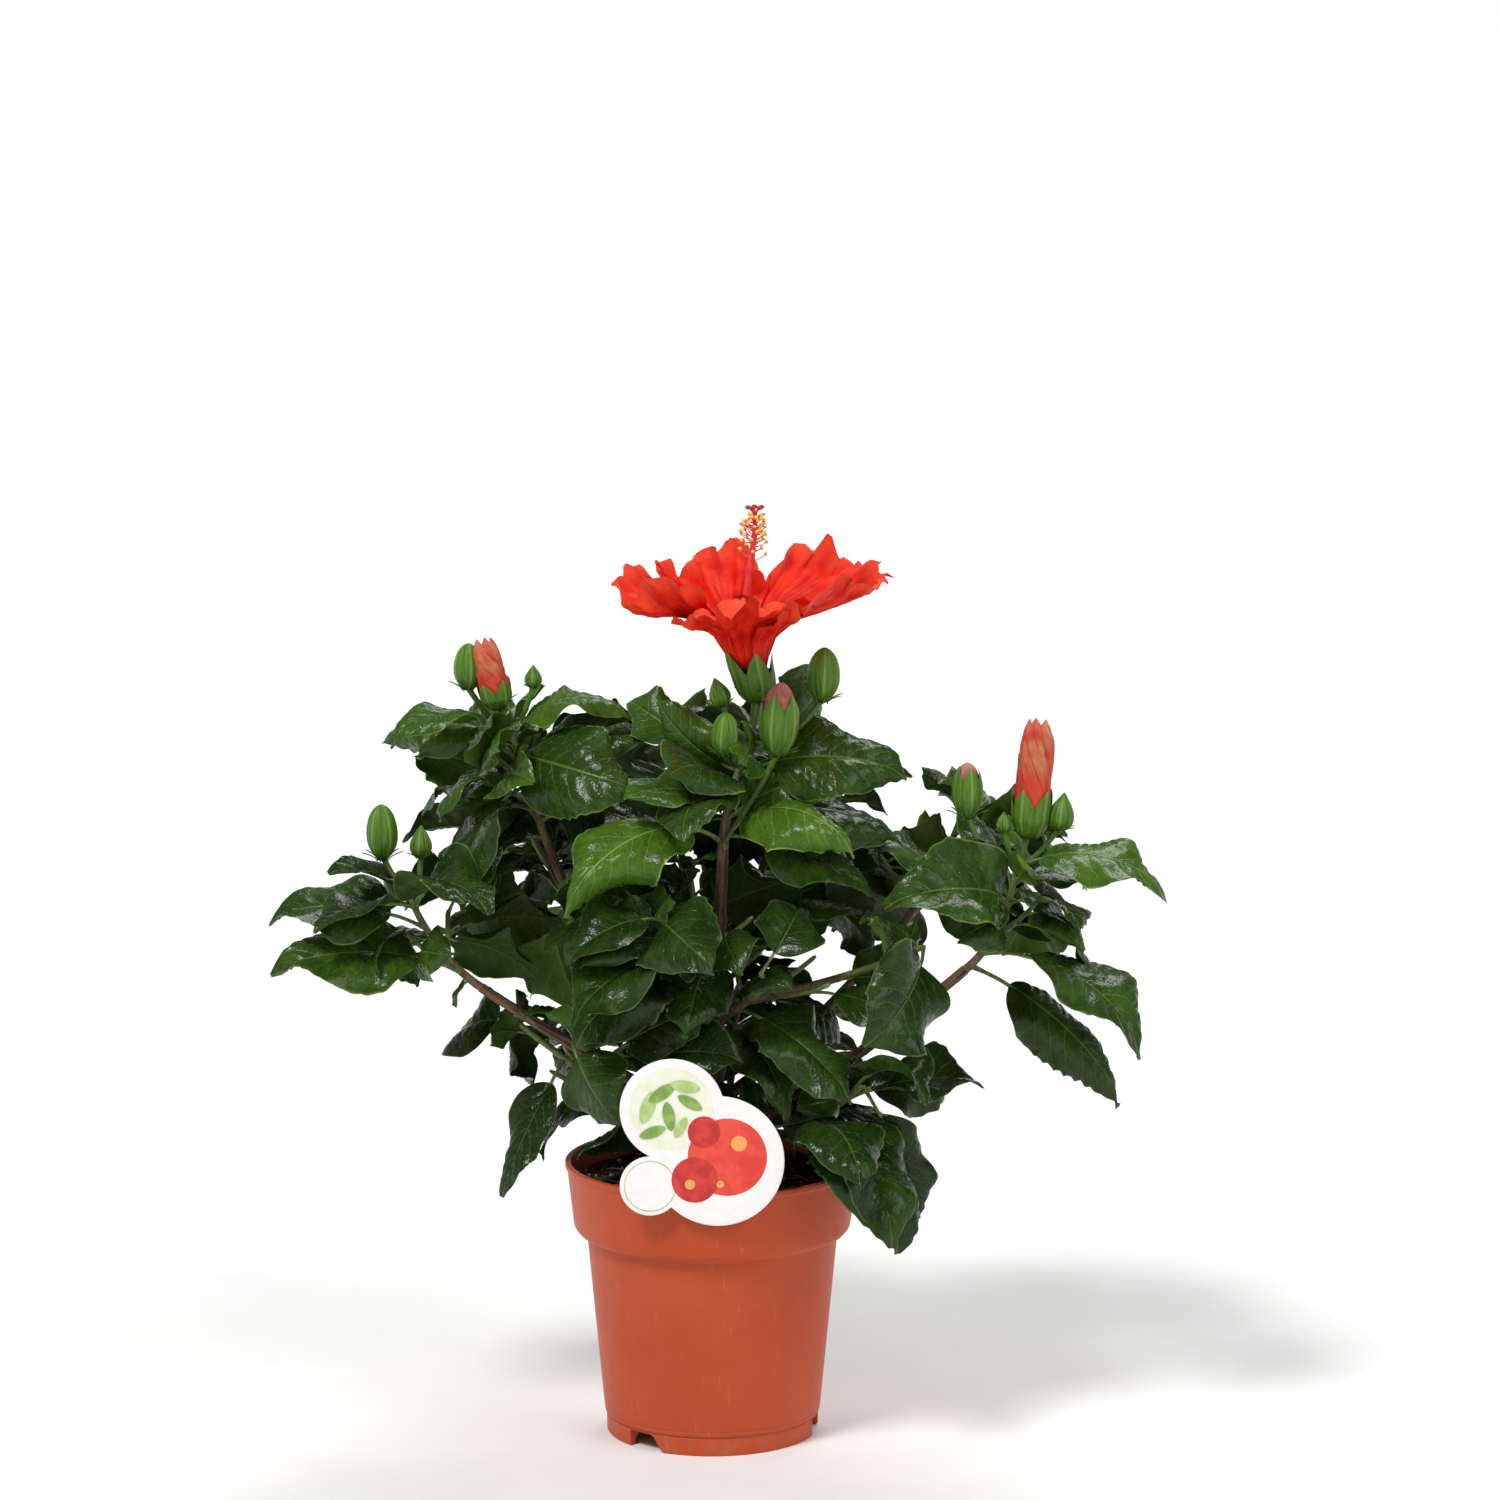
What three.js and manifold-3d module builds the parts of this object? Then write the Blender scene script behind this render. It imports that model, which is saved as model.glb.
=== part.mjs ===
// Hibiscus shrub in its nursery pot, in millimetres, +Z up, front towards -Y.
// The origin is the centre of the pot's flat underside.
import * as THREE from 'three';
import { mergeVertices } from 'three/addons/utils/BufferGeometryUtils.js';
import Module from 'manifold-3d';

const wasm = await Module();
wasm.setup();

const V = (x, y, z) => new THREE.Vector3(x, y, z);
const UP = V(0, 0, 1);
const DEGREE = Math.PI / 180;

// Driving dimensions
const CLEAR = 0.3;            // running gap between neighbouring solids
const SEAM_SLIVER = 0.3;
const POT_HEIGHT = 122;
const RIM_RADIUS = 65;        // outside of the band's lip
const BAND_RADIUS = 61.5;     // outside of the band, just above its rounded foot
const BAND_FOOT = 90;         // height where the band steps in to the body
const BODY_RADIUS = 55.4;     // outside of the body, under the band
const BASE_RADIUS = 46.9;
const POT_WALL = 1.5;
const SKIRT_HEIGHT = 9;       // the raised floor sits this high inside the foot
const CENTRE_FOOT = 12;       // radius of the flat foot in the middle of the underside
const POT_SIDES = 32;
const SOIL_HEIGHT = 112;
const NOTCH_WIDTH = 19;       // the three drainage notches in the foot
const NOTCH_HEADING = 232 * DEGREE;
const TRUNK_TIP = V(4.9, -5, 262);
const TRUNK_BEND = V(2, -6, 190);
const TRUNK_FOOT = V(2, 0, SOIL_HEIGHT + CLEAR);

// Foliage rule
const PLANT_AXIS = V(4, 0, 0);
const GOLDEN = 137.5 * DEGREE;
const FACE_UP = 0.62;         // how far the upper side of a leaf looks up
const FACE_OUT = 0.78;        // and how far it looks away from the plant's axis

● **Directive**
Extract each line from the listing above, please, and repeat it exactly.

● **Task solution**
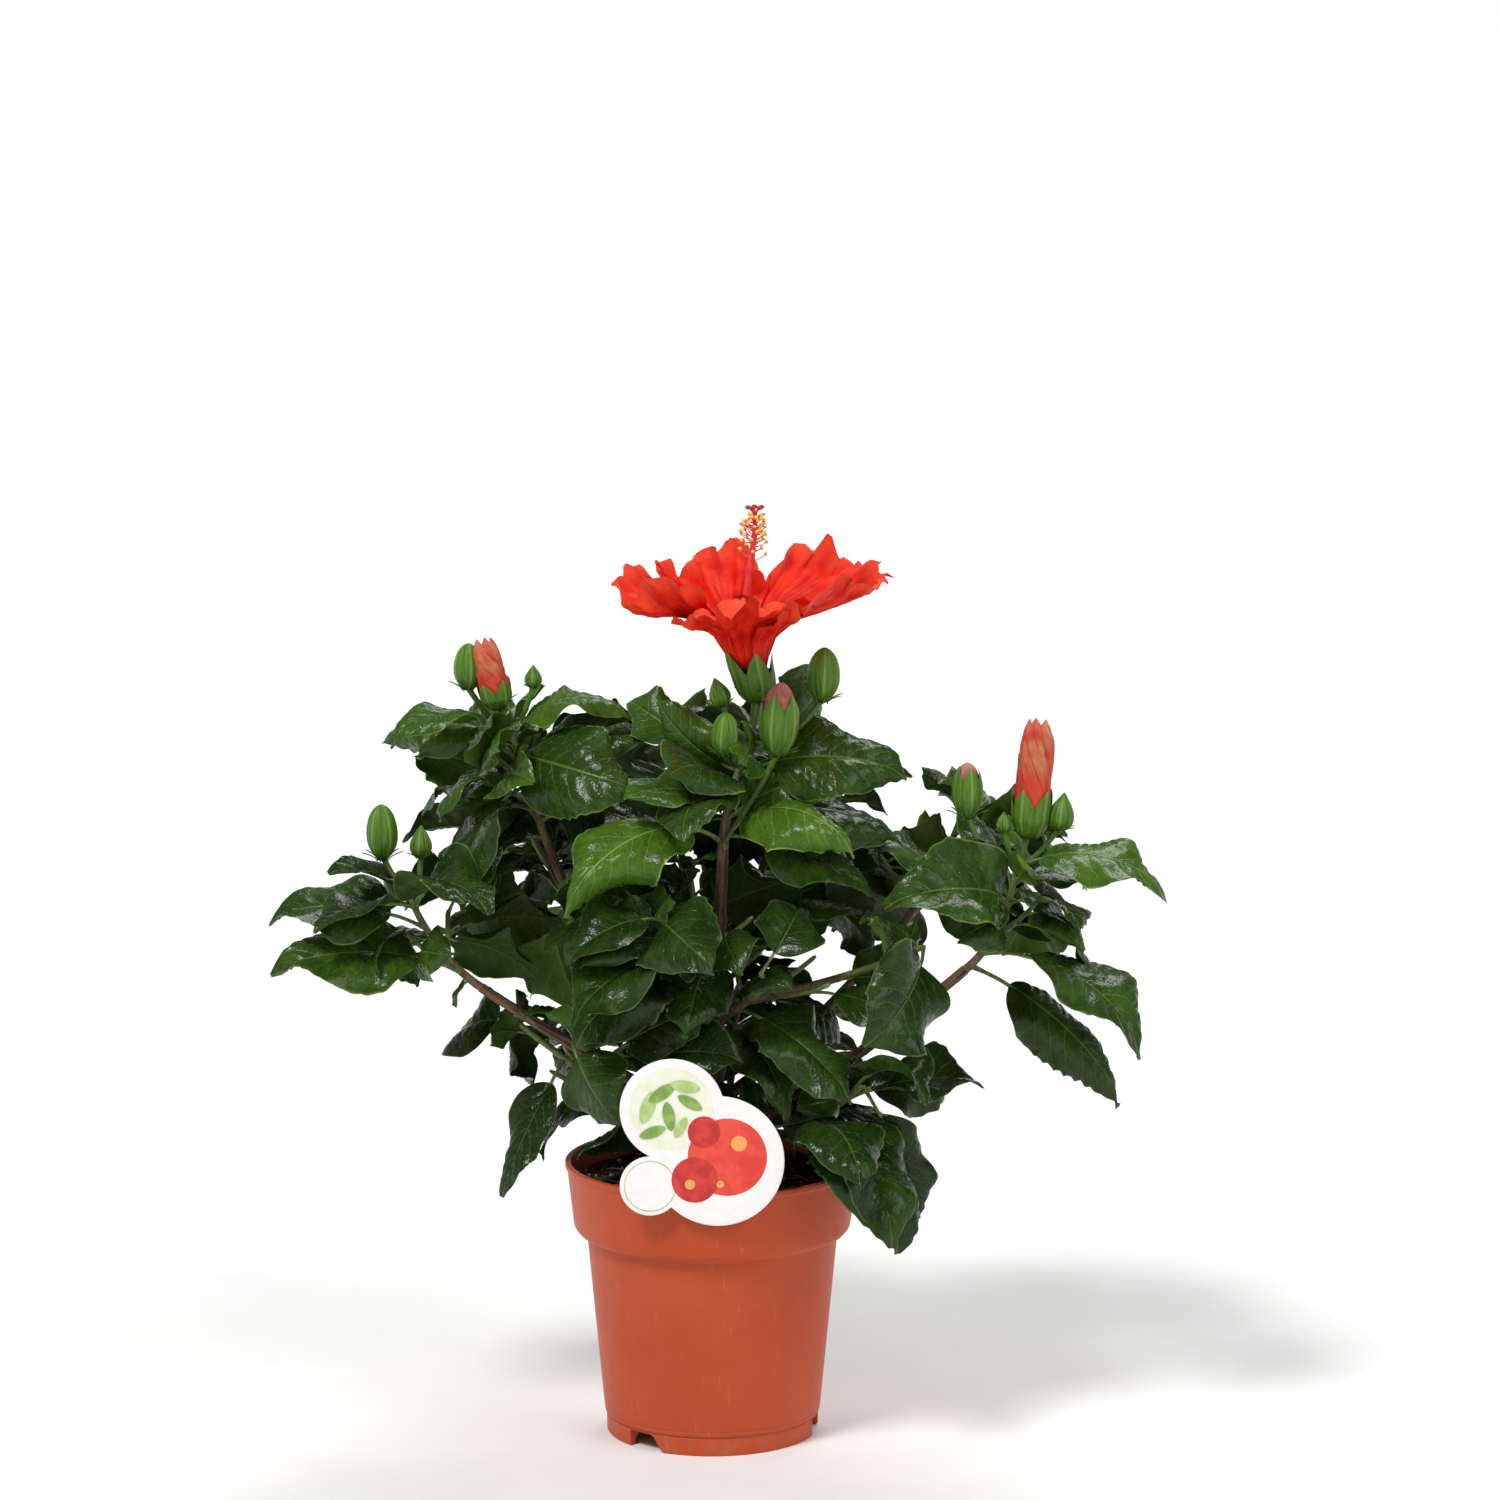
What three.js and manifold-3d module builds the parts of this object? Then write the Blender scene script behind this render. It imports that model, which is saved as model.glb.
=== part.mjs ===
// Hibiscus shrub in its nursery pot, in millimetres, +Z up, front towards -Y.
// The origin is the centre of the pot's flat underside.
import * as THREE from 'three';
import { mergeVertices } from 'three/addons/utils/BufferGeometryUtils.js';
import Module from 'manifold-3d';

const wasm = await Module();
wasm.setup();

const V = (x, y, z) => new THREE.Vector3(x, y, z);
const UP = V(0, 0, 1);
const DEGREE = Math.PI / 180;

// Driving dimensions
const CLEAR = 0.3;            // running gap between neighbouring solids
const SEAM_SLIVER = 0.3;
const POT_HEIGHT = 122;
const RIM_RADIUS = 65;        // outside of the band's lip
const BAND_RADIUS = 61.5;     // outside of the band, just above its rounded foot
const BAND_FOOT = 90;         // height where the band steps in to the body
const BODY_RADIUS = 55.4;     // outside of the body, under the band
const BASE_RADIUS = 46.9;
const POT_WALL = 1.5;
const SKIRT_HEIGHT = 9;       // the raised floor sits this high inside the foot
const CENTRE_FOOT = 12;       // radius of the flat foot in the middle of the underside
const POT_SIDES = 32;
const SOIL_HEIGHT = 112;
const NOTCH_WIDTH = 19;       // the three drainage notches in the foot
const NOTCH_HEADING = 232 * DEGREE;
const TRUNK_TIP = V(4.9, -5, 262);
const TRUNK_BEND = V(2, -6, 190);
const TRUNK_FOOT = V(2, 0, SOIL_HEIGHT + CLEAR);

// Foliage rule
const PLANT_AXIS = V(4, 0, 0);
const GOLDEN = 137.5 * DEGREE;
const FACE_UP = 0.62;         // how far the upper side of a leaf looks up
const FACE_OUT = 0.78;        // and how far it looks away from the plant's axis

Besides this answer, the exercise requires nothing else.